== THE EXERCISE ==
State only the count of lines in the listing below that hold "lifts".

== RECORDS SUPPLIED ==
(begin)

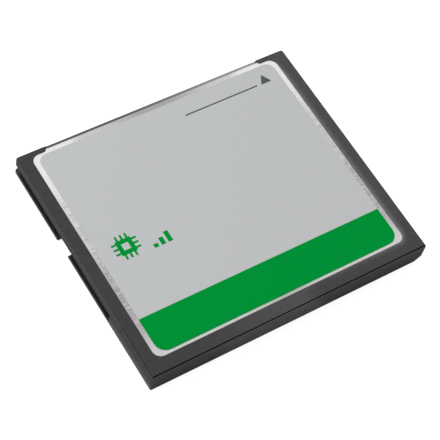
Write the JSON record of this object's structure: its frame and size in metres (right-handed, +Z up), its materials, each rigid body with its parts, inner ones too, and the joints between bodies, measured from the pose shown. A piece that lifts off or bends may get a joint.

(end)
(begin)

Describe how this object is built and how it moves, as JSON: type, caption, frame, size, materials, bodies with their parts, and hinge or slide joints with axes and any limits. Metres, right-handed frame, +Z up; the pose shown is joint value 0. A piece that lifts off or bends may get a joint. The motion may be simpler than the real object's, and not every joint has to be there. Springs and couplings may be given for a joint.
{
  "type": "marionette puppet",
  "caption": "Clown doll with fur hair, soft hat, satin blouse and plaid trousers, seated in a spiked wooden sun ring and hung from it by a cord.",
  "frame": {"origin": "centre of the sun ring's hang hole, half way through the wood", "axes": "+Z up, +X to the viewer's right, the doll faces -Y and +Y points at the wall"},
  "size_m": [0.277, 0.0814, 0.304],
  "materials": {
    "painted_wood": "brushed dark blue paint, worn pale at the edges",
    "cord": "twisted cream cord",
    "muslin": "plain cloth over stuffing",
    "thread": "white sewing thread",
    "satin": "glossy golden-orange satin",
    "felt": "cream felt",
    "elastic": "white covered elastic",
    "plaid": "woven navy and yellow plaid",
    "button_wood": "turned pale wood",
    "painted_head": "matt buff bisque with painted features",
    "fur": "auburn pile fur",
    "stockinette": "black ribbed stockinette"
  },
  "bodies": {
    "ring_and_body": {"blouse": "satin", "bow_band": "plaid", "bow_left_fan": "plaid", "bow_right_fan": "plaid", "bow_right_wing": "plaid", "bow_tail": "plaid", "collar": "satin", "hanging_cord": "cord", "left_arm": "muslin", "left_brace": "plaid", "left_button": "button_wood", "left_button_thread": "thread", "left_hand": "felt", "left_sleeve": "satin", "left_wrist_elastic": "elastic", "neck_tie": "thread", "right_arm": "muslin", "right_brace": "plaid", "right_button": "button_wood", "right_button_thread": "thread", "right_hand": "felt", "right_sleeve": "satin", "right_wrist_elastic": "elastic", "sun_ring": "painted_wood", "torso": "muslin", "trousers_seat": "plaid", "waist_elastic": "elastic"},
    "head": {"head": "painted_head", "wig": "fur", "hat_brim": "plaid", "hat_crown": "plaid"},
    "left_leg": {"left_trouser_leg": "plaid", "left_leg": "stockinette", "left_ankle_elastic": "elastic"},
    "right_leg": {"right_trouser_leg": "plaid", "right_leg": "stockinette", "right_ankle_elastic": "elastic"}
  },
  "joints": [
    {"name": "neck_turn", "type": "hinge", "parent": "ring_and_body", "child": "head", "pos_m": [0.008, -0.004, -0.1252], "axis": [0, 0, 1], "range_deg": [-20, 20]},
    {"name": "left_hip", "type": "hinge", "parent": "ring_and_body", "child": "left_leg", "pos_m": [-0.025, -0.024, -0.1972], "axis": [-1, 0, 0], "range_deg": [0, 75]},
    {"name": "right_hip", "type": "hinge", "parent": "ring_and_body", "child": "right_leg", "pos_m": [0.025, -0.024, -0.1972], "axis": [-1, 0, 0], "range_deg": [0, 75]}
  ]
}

(end)
(begin)

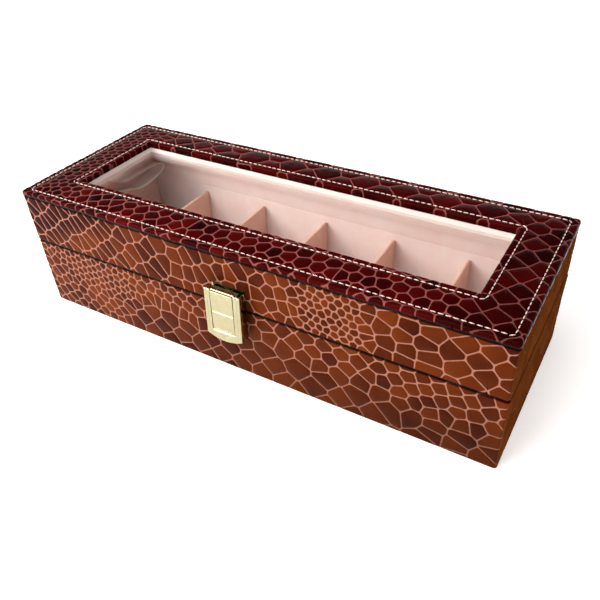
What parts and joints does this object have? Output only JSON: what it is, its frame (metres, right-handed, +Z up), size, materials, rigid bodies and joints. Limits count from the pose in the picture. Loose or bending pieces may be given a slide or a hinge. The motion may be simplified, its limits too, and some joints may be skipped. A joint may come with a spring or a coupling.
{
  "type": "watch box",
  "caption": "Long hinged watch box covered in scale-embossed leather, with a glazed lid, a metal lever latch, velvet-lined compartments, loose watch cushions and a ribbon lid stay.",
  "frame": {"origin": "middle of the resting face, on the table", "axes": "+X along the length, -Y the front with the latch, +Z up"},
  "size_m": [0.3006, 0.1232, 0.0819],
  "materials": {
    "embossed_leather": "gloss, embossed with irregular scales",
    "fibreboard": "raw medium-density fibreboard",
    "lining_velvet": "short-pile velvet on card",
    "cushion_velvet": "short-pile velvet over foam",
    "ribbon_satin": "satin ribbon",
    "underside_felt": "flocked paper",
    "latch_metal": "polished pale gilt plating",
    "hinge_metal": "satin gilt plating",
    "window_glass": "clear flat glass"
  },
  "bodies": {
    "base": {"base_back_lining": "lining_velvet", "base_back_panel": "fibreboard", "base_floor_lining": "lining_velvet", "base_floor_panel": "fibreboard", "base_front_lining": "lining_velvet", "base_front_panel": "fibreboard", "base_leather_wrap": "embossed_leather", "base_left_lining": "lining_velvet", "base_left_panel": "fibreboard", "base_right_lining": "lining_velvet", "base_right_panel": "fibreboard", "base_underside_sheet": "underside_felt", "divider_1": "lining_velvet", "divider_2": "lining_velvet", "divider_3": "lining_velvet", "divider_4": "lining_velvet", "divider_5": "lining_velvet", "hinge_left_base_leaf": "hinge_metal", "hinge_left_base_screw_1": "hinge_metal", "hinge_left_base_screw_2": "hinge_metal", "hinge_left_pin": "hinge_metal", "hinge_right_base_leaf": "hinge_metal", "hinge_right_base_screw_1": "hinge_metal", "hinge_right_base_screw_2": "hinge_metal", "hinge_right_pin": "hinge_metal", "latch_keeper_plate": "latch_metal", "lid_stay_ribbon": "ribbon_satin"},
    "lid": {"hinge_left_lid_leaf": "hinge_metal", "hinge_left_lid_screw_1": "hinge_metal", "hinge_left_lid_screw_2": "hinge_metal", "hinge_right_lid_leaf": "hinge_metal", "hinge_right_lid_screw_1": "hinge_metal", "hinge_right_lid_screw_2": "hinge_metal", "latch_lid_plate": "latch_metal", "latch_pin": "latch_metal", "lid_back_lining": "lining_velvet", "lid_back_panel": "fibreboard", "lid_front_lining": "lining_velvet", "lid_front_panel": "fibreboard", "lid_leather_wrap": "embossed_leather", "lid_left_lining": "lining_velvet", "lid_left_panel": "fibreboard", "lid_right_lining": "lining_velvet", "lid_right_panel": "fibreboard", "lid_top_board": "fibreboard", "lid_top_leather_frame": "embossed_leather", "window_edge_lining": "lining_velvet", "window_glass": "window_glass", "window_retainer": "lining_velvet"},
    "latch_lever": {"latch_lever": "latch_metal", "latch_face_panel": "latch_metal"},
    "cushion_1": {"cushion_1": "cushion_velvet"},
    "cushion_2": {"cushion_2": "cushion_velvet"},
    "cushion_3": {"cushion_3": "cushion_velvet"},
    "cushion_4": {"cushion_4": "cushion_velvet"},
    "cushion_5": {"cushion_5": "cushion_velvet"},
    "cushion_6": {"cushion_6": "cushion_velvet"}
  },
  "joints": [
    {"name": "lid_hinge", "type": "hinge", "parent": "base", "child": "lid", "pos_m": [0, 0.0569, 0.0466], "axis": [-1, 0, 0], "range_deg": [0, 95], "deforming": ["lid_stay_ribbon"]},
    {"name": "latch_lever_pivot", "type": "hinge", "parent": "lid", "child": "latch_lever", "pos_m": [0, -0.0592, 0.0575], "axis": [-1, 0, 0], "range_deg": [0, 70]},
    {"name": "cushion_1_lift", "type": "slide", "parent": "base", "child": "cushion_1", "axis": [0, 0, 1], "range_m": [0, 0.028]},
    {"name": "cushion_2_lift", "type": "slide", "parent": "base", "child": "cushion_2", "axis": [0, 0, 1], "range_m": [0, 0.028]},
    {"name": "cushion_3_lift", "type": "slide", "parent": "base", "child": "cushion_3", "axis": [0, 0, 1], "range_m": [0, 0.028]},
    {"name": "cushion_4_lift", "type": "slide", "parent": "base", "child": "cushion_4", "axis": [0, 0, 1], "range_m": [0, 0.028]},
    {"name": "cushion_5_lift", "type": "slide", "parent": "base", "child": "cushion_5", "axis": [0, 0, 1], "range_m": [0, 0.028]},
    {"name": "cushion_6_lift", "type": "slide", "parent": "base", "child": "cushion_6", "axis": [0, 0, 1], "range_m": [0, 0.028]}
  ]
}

(end)

== ANSWER TO THE EXERCISE ==
2